Во всяком случае, было ясно, что он принадлежит к левым, даже, может быть, к кубофутуристам. Нечто маяковское всегда витало над ним. В нем чувствовался острый критический ум, тонкий вкус, и втайне мы его побаивались, хотя свои язвительные суждения он высказывал чрезвычайно редко, в форме коротких замечаний «с места», всегда очень верных, оригинальных и зачастую убийственных. Ему был свойственен афористический стиль.
Однажды, сдавшись на наши просьбы, он прочитал несколько своих опусов. Как мы и предполагали, это было нечто среднее между белыми стихами, ритмической прозой, пейзажной импрессионистической словесной живописью и небольшими философскими отступлениями. В общем, нечто весьма своеобразное, ни на что не похожее, но очень пластическое и впечатляющее, ничего общего не имеющее с упражнениями провинциальных декадентов.
…Можете себе представить, каких трудов стоило устроить его на работу в Москве. О печатании его произведений, конечно, не могло быть и речи. Пришлось порядочно повозиться, прежде чем мне не пришла на первый взгляд безумная идея повести его наниматься в «Гудок».
— А что он умеет? — спросил ответственный секретарь.
— Все и ничего, — сказал я.
— Для железнодорожной газеты это маловато, — ответил ответственный секретарь, легендарный Август Потоцкий…
— Вы меня великодушно извините, — обратился он к другу, которого я привел к нему, — но как у вас насчет правописания? Умеете вы изложить свою мысль грамотно?
Лицо друга покрылось пятнами. Он был очень самолюбив. Но он сдержался и ответил, прищурившись:
— В принципе пишу без грамматических ошибок.
— Тогда мы берем вас правщиком.
Быть правщиком значило приводить в годный для печати вид поступающие в редакцию малограмотные и страшно длинные письма рабочих-железнодорожников.
Правщики стояли на самой низшей ступени редакционной иерархии. Их материалы печатались петитом на последней странице, так называемой четвертой полосе: дальше уже, кажется, шли расписания поездов и похоронные объявления.

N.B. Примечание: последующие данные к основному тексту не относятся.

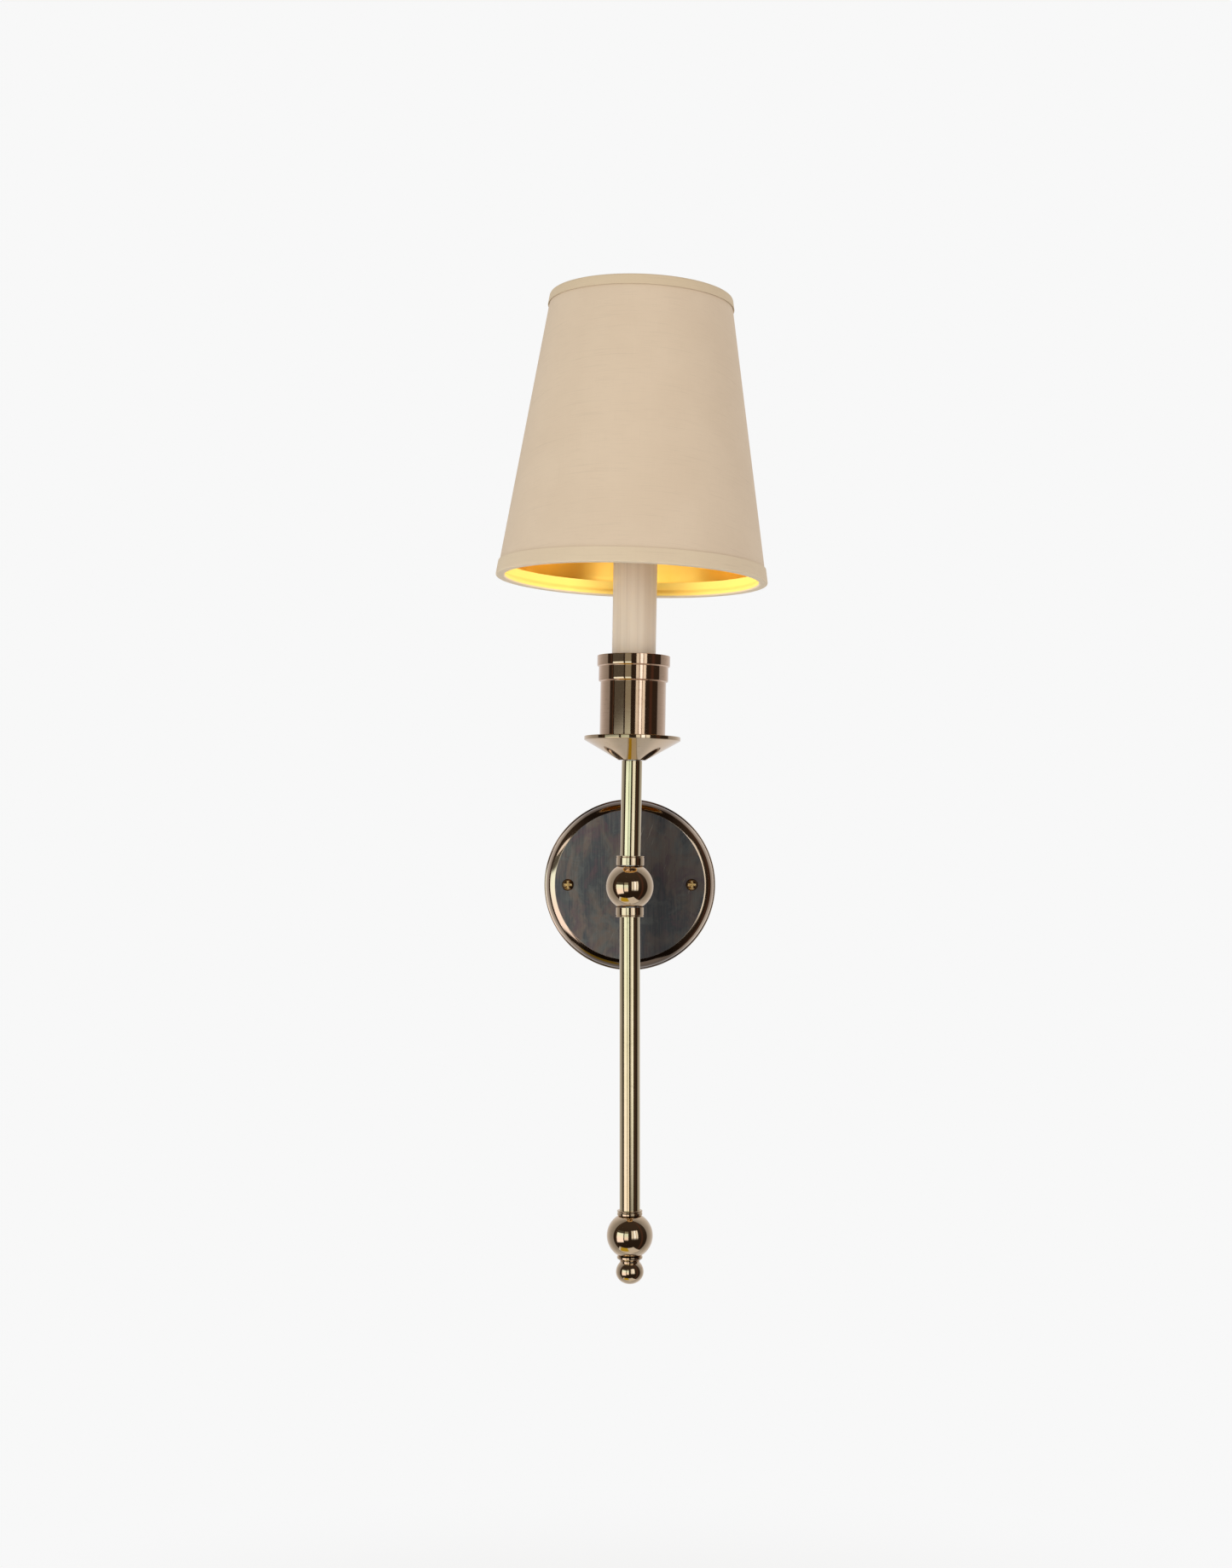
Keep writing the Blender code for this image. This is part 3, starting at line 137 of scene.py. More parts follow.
def surface(name, points, uv, closed_u, closed_v, pole_start=False, pole_end=False):
    """A mesh from a grid of points, rows along v and columns round u.

    A closed direction joins its last line to its first. A pole closes the first or the last row
    with one point at the row's middle. Faces are turned to point outwards by the volume's sign.
    """
    rows, columns = points.shape[:2]
    index = np.arange(rows * columns).reshape(rows, columns)
    across = index if not closed_u else np.concatenate([index, index[:, :1]], axis=1)
    down = across if not closed_v else np.concatenate([across, across[:1]], axis=0)
    quads = np.stack([down[:-1, :-1], down[:-1, 1:], down[1:, 1:], down[1:, :-1]], axis=-1)
    grid_uv = np.pad(uv, ((0, 1 if closed_v else 0), (0, 1 if closed_u else 0), (0, 0)), mode="edge")
    if closed_u:
        grid_uv[:, -1, 0] = grid_uv[:, -2, 0] + (grid_uv[:, -2, 0] - grid_uv[:, -3, 0])
    if closed_v:
        grid_uv[-1, :, 1] = grid_uv[-2, :, 1] + (grid_uv[-2, :, 1] - grid_uv[-3, :, 1])
    corner_uv = np.stack([grid_uv[:-1, :-1], grid_uv[:-1, 1:], grid_uv[1:, 1:], grid_uv[1:, :-1]], axis=2)
    quads, quad_uv = quads.reshape(-1, 4), corner_uv.reshape(-1, 4, 2)
    vertices = [points.reshape(-1, 3)]
    fans, fan_uvs = [np.zeros((0, 3), int)], [np.zeros((0, 3, 2))]
    for wanted, row in ((pole_start, 0), (pole_end, rows - 1)):
        if not wanted:
            continue
        tip = rows * columns + len(fans) - 1
        vertices.append(points[row].mean(axis=0)[None])
        ring, ring_uv = across[row], grid_uv[row]
        if row == 0:
            ring, ring_uv = ring[::-1], ring_uv[::-1]
        fans.append(np.stack([ring[:-1], ring[1:], np.full(len(ring) - 1, tip)], axis=-1))
        tip_uv = (ring_uv[:-1] + ring_uv[1:]) / 2
        fan_uvs.append(np.stack([ring_uv[:-1], ring_uv[1:], tip_uv], axis=1))
    vertices, triangles, triangle_uv = (np.concatenate(part) for part in (vertices, fans, fan_uvs))
    a, b, c, d = (vertices[quads[:, i]] for i in range(4))
    volume = np.einsum("ij,ij->i", a, np.cross(b, c) + np.cross(c, d)).sum()
    a, b, c = (vertices[triangles[:, i]] for i in range(3))
    volume += np.einsum("ij,ij->i", a, np.cross(b, c)).sum()
    if volume < 0:
        quads, quad_uv = quads[:, ::-1], quad_uv[:, ::-1]
        triangles, triangle_uv = triangles[:, ::-1], triangle_uv[:, ::-1]
    loops = np.concatenate([quads.ravel(), triangles.ravel()])
    loop_uv = np.concatenate([quad_uv.reshape(-1, 2), triangle_uv.reshape(-1, 2)])
    sizes = np.concatenate([np.full(len(quads), 4), np.full(len(triangles), 3)])
    mesh = bpy.data.meshes.new(name)
    mesh.vertices.add(len(vertices))
    mesh.vertices.foreach_set("co", vertices.astype(np.float32).ravel())
    mesh.loops.add(len(loops))
    mesh.loops.foreach_set("vertex_index", loops.astype(np.int32))
    mesh.polygons.add(len(sizes))
    mesh.polygons.foreach_set("loop_start", np.concatenate([[0], np.cumsum(sizes)[:-1]]).astype(np.int32))
    mesh.update(calc_edges=True)
    mesh.uv_layers.new(name="UVMap").data.foreach_set("uv", loop_uv.astype(np.float32).ravel())
    mesh.validate()
    mesh.shade_smooth()
    mesh.set_sharp_from_angle(angle=SHARP)
    made = bpy.data.objects.new(name, mesh)
    bpy.context.scene.collection.objects.link(made)
    return made


def softened(outline, closed, radius=EDGE, points=5):
    """The outline with each corner replaced by a short curve, no longer than a third of its sides.

    A corner's curve is the quadratic from one side to the other with the corner as its control point.
    A further point on each side, SUPPORT of the curve's reach off, keeps a long side's shading flat.
    """
    outline = np.array(outline, float)
    count = len(outline)
    t = np.linspace(0, 1, points)[:, None]
    made = []
    for i in range(count):
        if not closed and i in (0, count - 1):
            made.append(outline[i:i + 1])
            continue
        corner = outline[i]
        before, after = outline[i - 1] - corner, outline[(i + 1) % count] - corner
        reach = min(radius, np.linalg.norm(before) / 3, np.linalg.norm(after) / 3)
        start = before / np.linalg.norm(before) * reach
        end = after / np.linalg.norm(after) * reach
        curve = (1 - t) ** 2 * start + t**2 * end
        made.append(corner + np.concatenate([[start * SUPPORT], curve, [end * SUPPORT]]))
    return np.concatenate(made)


def bow(centre, radius, start, end, points=24):
    """Points (radius, height) on a circle about a centre on the profile, between two angles in degrees."""
    angle = np.radians(np.linspace(start, end, points))
    return np.stack([centre[0] + radius * np.cos(angle), centre[1] + radius * np.sin(angle)], axis=-1)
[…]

Другу вручили пачку писем, вкривь и вкось исписанных чернильным карандашом. Друг отнесся к этим неразборчивым каракулям чрезвычайно серьезно. <…>
Обычно правщики ограничивались исправлением грамматических ошибок и сокращениями, придавая письму незатейливую форму небольшой газетной статейки.
Друг же поступил иначе. Вылущив из письма самую суть, он создал совершенно новую газетную форму — нечто вроде прозаической эпиграммы размером не более десяти-пятнадцати строчек в две колонки. Но зато каких строчек! Они были просты, доходчивы, афористичны и в то же время изысканно изящны, а главное, насыщены таким юмором, что буквально через несколько дней четвертая полоса, которую до сих пор никто не читал, вдруг сделалась самой любимой и заметной.
Другие правщики сразу же в меру своих дарований восприняли блестящий стиль друга и стали ему подражать. Таким образом, возникла совершенно новая школа обработчиков, перешедшая на более высшую ступень газетной иерархии.
Это была маленькая газетная революция.